(Records from a collection)
******************************
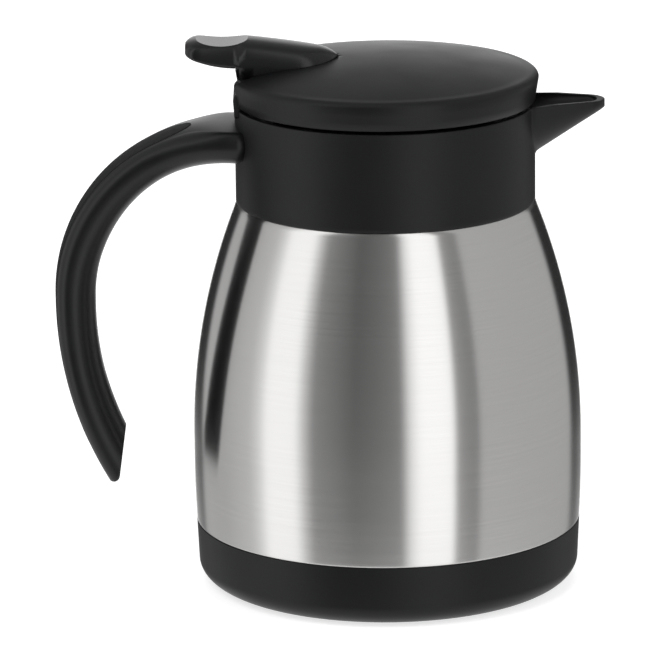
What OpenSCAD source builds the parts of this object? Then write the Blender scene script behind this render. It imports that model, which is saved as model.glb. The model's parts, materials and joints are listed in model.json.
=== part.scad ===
// Thermal carafe, one litre, with a flip lid, a thumb lever that lifts a pour valve, a beak
// spout and an open handle. Millimetres. The origin is the centre of the base on the surface
// that the carafe stands on, +Z is up, +X points to the spout and the handle is at -X.

/* [Flask] */
// Radius of the steel belly at its widest
belly_r = 63.1; // [61:0.1:66]
// Height of the widest part of the belly
belly_z = 42; // [36:0.5:48]
// How far the steel draws in from the belly to the base cup
seam_in = 0.6; // [0.3:0.1:2]
// Height of the seam between the steel and the base cup
seam_z = 20.7; // [17:0.1:24]
// Radius of the steel shoulder under the collar
shoulder_r = 48.1; // [47:0.1:50]
// Height of the shoulder, where the collar starts
shoulder_z = 126.4; // [118:0.1:132]
// Thickness of the steel sheet of both walls
sheet = 0.5; // [0.4:0.05:0.8]
// Width of the evacuated gap between the two steel walls
vacuum_gap = 4; // [3:0.1:5]
// Radius of the flask's mouth
mouth_r = 38.5; // [36.5:0.1:39]
// Length of the straight steel neck above the shoulder
neck_len = 22.6; // [20:0.1:26]

/* [Base] */
// Thickness of the base cup's wall
cup_wall = 2.2; // [1.6:0.1:3]
// Taper of the base cup from its seam to its rounded foot
cup_taper = 0.6; // [0.2:0.1:2]
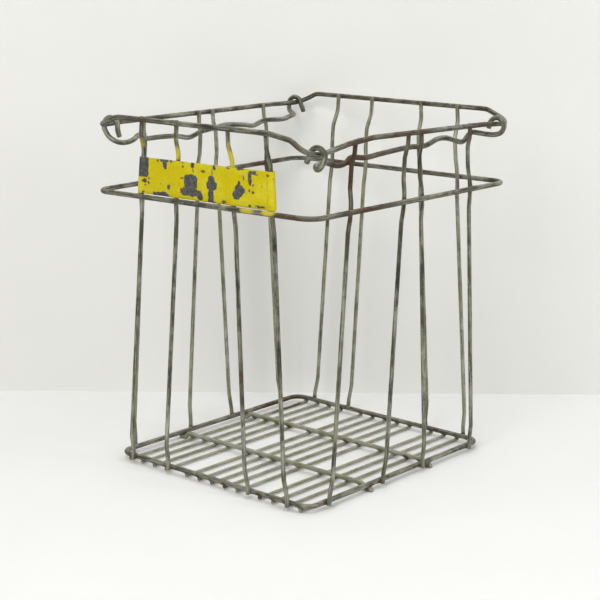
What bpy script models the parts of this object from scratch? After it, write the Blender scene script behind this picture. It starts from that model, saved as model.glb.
******************************
> **TASK DETAILS**
Pick out and copy every line that contains the word "scene".

> **RESULT OF THIS EXERCISE**
What OpenSCAD source builds the parts of this object? Then write the Blender scene script behind this render. It imports that model, which is saved as model.glb. The model's parts, materials and joints are listed in model.json.
What bpy script models the parts of this object from scratch? After it, write the Blender scene script behind this picture. It starts from that model, saved as model.glb.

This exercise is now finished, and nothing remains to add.